話の内容自体は非常にシンプルですし、ご都合主義や突っ込み所の嵐です。とくに後半にゴッドフリーが裏切り者だとジョン王が知る辺りからは、もはやストーリーもへったくれもないくらいの混乱が始まりますw ついワンシーン前までロバート・ロクスリーとして振る舞っていたのに次のシーンではいきなりロビンと呼ばれていたり、かと思いきや直後にはまたロクスリー家として周囲から認識されていたり、結構無茶苦茶なことになっています。とはいえ、きっちりケイト・ブランシェットの甲冑姿のサービスがあったり(もちろんクイーン・エリザベス仕様です)、義賊シーンがあったり、お約束事も入れてきます。
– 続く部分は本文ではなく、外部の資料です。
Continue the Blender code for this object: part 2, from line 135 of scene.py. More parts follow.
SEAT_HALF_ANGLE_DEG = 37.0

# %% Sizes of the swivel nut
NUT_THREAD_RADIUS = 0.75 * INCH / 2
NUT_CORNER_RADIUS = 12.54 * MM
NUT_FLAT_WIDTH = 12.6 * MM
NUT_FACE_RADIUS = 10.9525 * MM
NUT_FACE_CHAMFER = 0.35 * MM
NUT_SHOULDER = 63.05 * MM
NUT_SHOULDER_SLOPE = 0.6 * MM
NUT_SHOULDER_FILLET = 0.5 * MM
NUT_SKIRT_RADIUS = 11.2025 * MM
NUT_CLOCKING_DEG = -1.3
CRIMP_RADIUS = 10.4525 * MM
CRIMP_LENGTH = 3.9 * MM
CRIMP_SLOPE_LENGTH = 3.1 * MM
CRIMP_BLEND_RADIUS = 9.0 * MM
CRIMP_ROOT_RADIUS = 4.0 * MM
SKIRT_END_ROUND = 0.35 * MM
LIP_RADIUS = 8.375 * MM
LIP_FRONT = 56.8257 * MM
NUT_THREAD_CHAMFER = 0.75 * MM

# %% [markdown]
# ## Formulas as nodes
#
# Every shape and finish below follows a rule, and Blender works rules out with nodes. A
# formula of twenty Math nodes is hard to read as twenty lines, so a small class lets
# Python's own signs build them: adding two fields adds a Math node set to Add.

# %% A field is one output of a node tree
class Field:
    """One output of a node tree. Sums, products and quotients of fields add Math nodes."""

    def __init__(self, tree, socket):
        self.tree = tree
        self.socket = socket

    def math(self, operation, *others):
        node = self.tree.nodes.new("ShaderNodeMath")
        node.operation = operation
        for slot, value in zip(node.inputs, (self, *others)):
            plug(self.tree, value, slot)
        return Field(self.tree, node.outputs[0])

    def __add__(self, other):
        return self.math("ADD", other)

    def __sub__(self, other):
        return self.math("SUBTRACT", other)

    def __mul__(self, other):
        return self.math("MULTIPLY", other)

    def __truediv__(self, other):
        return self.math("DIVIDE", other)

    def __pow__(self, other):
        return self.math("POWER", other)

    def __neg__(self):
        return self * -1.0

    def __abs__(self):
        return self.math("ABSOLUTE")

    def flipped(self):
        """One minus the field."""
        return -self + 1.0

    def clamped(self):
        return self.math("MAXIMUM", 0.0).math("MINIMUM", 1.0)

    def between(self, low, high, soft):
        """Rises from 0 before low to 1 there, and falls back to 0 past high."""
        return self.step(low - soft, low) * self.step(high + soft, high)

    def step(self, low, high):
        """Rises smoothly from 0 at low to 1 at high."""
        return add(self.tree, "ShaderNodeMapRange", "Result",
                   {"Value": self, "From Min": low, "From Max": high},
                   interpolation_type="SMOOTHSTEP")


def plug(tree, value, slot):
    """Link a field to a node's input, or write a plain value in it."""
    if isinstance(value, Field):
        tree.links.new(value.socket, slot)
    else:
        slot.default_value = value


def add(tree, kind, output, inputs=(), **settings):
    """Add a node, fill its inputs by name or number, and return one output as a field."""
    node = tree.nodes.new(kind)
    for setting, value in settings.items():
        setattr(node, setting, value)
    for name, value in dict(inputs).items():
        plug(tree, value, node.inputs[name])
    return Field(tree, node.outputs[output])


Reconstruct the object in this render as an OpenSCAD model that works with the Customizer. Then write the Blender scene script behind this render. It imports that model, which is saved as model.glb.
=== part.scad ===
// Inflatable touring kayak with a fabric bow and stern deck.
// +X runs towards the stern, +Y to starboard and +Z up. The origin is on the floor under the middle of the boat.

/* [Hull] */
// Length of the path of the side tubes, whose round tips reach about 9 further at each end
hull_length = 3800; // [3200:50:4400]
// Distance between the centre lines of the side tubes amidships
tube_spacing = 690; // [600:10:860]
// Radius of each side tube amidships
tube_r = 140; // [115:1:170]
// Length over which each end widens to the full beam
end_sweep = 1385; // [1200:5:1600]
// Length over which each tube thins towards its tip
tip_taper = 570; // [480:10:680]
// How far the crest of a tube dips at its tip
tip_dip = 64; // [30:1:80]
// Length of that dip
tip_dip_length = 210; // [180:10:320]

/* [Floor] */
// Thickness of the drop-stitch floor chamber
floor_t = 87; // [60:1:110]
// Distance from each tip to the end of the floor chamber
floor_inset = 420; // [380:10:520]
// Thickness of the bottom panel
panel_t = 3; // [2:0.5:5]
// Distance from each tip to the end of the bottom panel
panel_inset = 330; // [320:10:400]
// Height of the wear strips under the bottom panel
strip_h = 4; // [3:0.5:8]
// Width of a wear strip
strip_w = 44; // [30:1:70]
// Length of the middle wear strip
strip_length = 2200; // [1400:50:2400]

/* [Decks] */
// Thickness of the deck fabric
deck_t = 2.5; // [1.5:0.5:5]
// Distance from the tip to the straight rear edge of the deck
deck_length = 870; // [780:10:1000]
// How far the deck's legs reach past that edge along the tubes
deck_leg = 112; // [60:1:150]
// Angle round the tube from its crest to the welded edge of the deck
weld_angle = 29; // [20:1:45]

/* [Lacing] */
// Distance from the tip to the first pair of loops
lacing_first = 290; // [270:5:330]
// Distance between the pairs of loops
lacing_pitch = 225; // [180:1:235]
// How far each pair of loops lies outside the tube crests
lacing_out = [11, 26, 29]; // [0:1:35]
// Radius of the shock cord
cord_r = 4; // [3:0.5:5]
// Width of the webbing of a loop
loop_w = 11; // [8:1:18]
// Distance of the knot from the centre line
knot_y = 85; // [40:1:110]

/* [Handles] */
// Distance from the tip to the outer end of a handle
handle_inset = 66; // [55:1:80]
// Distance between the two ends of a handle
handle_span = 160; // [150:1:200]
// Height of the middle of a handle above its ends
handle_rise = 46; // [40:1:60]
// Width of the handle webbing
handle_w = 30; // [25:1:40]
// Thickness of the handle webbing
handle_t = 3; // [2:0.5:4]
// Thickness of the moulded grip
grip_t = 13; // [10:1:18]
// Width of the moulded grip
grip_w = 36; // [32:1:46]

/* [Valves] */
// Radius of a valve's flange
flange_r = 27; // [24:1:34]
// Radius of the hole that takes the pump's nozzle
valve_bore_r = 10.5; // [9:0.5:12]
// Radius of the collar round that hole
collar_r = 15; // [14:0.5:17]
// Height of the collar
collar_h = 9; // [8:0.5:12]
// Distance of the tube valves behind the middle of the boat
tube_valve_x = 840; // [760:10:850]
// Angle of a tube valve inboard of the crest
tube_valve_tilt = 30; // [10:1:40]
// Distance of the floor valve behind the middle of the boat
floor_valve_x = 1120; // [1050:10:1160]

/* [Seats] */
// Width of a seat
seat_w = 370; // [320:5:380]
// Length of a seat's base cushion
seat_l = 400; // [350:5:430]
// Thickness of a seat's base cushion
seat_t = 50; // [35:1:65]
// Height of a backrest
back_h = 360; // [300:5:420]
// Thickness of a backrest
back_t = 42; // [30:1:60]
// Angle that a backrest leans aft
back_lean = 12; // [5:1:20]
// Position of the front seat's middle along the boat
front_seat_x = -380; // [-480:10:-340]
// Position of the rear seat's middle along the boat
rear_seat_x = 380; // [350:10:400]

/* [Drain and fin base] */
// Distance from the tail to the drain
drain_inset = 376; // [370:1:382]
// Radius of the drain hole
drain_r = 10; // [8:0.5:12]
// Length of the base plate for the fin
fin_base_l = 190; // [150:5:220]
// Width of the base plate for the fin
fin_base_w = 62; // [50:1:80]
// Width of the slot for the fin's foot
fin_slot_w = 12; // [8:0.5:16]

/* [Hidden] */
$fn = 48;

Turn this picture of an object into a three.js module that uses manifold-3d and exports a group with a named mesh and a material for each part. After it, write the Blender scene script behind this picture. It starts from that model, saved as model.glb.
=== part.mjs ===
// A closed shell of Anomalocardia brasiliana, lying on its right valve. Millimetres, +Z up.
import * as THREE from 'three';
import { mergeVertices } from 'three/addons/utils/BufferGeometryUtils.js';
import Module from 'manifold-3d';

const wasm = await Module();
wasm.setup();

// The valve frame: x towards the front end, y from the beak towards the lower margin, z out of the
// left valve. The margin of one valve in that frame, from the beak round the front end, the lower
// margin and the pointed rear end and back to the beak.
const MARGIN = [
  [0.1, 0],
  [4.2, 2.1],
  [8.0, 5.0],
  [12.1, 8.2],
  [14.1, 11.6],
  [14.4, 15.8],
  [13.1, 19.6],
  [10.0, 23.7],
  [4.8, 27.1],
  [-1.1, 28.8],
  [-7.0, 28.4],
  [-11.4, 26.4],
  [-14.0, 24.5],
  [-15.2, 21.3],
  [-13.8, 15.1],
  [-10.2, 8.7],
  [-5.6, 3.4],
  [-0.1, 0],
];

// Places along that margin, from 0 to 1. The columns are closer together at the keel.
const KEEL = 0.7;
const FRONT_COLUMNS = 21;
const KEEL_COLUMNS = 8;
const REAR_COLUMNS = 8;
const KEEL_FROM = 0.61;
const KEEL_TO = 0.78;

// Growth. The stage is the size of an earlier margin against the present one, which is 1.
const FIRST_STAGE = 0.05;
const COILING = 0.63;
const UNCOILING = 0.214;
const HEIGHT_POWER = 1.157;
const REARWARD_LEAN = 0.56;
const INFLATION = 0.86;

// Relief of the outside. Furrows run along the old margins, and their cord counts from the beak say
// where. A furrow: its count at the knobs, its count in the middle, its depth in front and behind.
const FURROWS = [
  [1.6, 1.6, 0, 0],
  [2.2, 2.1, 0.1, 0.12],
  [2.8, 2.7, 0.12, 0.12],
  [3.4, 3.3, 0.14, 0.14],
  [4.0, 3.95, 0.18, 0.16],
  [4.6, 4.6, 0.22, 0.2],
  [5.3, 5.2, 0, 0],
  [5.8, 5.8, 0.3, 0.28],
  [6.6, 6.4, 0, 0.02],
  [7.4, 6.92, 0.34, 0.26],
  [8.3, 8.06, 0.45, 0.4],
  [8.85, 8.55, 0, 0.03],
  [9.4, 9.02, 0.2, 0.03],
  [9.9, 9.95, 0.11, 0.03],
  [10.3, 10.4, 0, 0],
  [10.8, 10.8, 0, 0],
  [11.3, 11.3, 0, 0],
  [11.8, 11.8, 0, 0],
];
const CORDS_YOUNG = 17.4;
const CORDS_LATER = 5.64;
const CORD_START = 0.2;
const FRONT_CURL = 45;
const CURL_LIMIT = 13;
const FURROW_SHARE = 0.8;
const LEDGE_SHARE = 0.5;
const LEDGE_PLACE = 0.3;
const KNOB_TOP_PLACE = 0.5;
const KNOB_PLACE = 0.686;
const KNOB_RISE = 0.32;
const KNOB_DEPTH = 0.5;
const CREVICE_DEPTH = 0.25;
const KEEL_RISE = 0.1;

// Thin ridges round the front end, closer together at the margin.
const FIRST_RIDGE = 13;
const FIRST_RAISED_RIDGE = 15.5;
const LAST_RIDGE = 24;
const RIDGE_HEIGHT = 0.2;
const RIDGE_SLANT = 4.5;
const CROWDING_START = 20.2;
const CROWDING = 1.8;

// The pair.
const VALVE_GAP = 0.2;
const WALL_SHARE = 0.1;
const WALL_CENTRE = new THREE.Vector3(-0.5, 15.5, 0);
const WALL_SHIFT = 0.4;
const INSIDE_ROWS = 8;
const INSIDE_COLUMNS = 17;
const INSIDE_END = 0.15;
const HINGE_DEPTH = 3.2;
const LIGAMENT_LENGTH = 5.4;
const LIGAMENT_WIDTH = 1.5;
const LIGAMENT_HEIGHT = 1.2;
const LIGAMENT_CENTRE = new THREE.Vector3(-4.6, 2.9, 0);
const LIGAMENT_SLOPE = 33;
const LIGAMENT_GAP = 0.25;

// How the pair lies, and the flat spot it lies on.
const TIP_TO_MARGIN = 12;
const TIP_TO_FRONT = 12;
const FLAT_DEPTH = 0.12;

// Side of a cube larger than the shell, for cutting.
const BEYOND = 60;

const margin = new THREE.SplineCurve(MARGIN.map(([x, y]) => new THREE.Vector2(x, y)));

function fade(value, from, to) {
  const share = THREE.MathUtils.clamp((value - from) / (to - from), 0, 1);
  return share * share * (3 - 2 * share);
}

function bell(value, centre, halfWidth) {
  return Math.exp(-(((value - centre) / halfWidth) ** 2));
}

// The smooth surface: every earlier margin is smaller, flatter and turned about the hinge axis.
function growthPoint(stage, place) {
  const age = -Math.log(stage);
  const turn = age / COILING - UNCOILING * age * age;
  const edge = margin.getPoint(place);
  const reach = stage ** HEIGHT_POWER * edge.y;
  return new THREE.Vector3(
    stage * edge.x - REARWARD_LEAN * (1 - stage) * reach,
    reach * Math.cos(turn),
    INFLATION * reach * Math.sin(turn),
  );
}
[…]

タック神父が蜂を飼っているというのも、前述のディズニー版「ロビン・フッド」でタック神父がアナグマになっていることへのオマージュです。
そしてそういったリアリティ表現やお約束を入れた「エンタテインメント大作」の総仕上げとして、リドリー・スコットは遂にクライマックスで「プライベート・ライアン」のノルマンディー上陸作戦の完全コピーに挑みますw 12年の歳月を経て、リドリー・スコットの「スピルバーグに追いつけ追い越せ」精神の集大成を見ることが出来ます。
【まとめ】
雑な話をスペクタクル映像で乗り切るという非常に”ハリウッドっぽい”大作です。その出来はまさに鉄板。つまらないこともなく、かといって面白すぎることも無く、きっちりとハリウッド式エンタテインメント映画を見せてくれます。リドリー・スコットがスピルバーグに追いつけたのかどうかは、是非皆さんが劇場で確認してください。個人的にはまだちょっと追いつけてないかなという印象です。
お正月にご家族やカップルで見に行くには、可もなく不可もなく、予備知識も特に必要ない鉄板の作品です。とりあえず冬休みに何を見るか迷っている方には無難な一本です。オススメです。